Xylose Isomerization with Zeolites in a Two-Step Alcohol–Water Process

Isomerization of xylose to xylulose was efficiently catalyzed by large-pore zeolites in a two-step methanol–water process that enhanced the product yield significantly. The reaction pathway involves xylose isomerization to xylulose, which, in part, subsequently reacts with methanol to form methyl xyluloside (step 1) followed by hydrolysis after water addition to form additional xylulose (step 2). NMR spectroscopy studies performed with 13C-labeled xylose confirmed the proposed reaction pathway. The most active catalyst examined was zeolite Y, which proved more active than zeolite beta, ZSM-5, and mordenite.

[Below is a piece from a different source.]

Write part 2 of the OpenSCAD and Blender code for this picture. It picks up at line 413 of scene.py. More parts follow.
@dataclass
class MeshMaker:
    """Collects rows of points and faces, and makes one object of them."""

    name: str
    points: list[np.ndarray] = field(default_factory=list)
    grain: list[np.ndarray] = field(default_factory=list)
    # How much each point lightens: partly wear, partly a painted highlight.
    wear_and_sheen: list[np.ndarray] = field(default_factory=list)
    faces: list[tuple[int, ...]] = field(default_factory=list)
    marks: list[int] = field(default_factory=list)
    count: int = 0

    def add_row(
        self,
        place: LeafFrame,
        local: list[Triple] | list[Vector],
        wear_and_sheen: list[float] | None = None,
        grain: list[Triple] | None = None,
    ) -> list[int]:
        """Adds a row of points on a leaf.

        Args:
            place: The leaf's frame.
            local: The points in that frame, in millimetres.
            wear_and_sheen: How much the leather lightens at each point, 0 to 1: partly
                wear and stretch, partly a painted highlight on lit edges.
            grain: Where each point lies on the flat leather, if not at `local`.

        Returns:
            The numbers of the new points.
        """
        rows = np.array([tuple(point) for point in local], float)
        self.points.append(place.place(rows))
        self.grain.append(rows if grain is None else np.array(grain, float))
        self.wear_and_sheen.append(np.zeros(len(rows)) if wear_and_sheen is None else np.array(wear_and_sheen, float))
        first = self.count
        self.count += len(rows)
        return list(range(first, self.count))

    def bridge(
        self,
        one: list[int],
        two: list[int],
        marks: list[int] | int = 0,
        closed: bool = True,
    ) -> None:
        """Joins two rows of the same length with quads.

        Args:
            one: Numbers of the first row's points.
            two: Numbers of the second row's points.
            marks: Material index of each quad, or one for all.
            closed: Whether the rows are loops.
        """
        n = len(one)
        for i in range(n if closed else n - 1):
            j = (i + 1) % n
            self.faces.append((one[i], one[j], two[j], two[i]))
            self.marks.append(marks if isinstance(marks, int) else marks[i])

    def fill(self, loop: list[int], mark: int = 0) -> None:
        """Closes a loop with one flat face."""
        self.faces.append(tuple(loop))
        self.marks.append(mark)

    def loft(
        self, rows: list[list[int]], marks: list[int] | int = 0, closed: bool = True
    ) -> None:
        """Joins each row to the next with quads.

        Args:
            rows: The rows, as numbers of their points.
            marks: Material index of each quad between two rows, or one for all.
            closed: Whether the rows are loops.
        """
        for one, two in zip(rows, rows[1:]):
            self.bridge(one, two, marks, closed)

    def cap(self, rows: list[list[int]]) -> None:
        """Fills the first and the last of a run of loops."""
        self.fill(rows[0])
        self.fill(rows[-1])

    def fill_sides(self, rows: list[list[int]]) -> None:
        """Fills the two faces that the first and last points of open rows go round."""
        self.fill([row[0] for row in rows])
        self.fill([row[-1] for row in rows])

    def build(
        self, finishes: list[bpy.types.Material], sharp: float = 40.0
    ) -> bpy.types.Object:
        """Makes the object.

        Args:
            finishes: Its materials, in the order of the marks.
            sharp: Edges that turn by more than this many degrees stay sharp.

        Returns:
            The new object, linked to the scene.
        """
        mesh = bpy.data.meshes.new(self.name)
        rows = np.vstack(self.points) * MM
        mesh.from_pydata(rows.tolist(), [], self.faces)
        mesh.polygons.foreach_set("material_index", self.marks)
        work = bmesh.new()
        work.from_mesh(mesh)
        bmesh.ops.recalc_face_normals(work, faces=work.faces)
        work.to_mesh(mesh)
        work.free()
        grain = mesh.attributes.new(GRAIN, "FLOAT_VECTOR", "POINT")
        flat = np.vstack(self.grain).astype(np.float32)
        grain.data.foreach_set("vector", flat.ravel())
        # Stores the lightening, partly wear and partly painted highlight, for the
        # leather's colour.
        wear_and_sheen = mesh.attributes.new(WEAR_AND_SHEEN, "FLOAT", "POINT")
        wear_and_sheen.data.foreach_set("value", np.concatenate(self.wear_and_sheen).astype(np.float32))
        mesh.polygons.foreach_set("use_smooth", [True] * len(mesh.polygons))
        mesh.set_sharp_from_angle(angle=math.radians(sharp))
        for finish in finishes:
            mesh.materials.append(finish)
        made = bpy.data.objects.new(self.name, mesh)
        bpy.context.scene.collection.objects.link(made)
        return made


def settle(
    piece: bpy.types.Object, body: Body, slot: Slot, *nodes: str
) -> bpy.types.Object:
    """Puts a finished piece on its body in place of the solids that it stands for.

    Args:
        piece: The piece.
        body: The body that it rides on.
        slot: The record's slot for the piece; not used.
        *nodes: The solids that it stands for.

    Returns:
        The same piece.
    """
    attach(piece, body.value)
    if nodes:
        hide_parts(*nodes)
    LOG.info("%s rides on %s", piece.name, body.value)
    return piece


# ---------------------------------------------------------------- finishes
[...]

The yield of xylulose obtained over H-USY (Si/Al=6) after 1 h of reaction at 1008C was 39%. After water hydrolysis in the second reaction step, the yield increased to 47%. Results obtained from pyridine adsorption studies confirm that H-USY (6) is a catalyst that combines Brønsted and Lewis acid sites, and isomerizes xylose in alcohol media to form xylulose at low temperature. The applied zeolites are commercially available; do not contain any auxiliary tetravalent metals, for example, tin, titanium, or zirconium; isomerize xylose efficiently; are easy to regenerate; and are prone to recycling.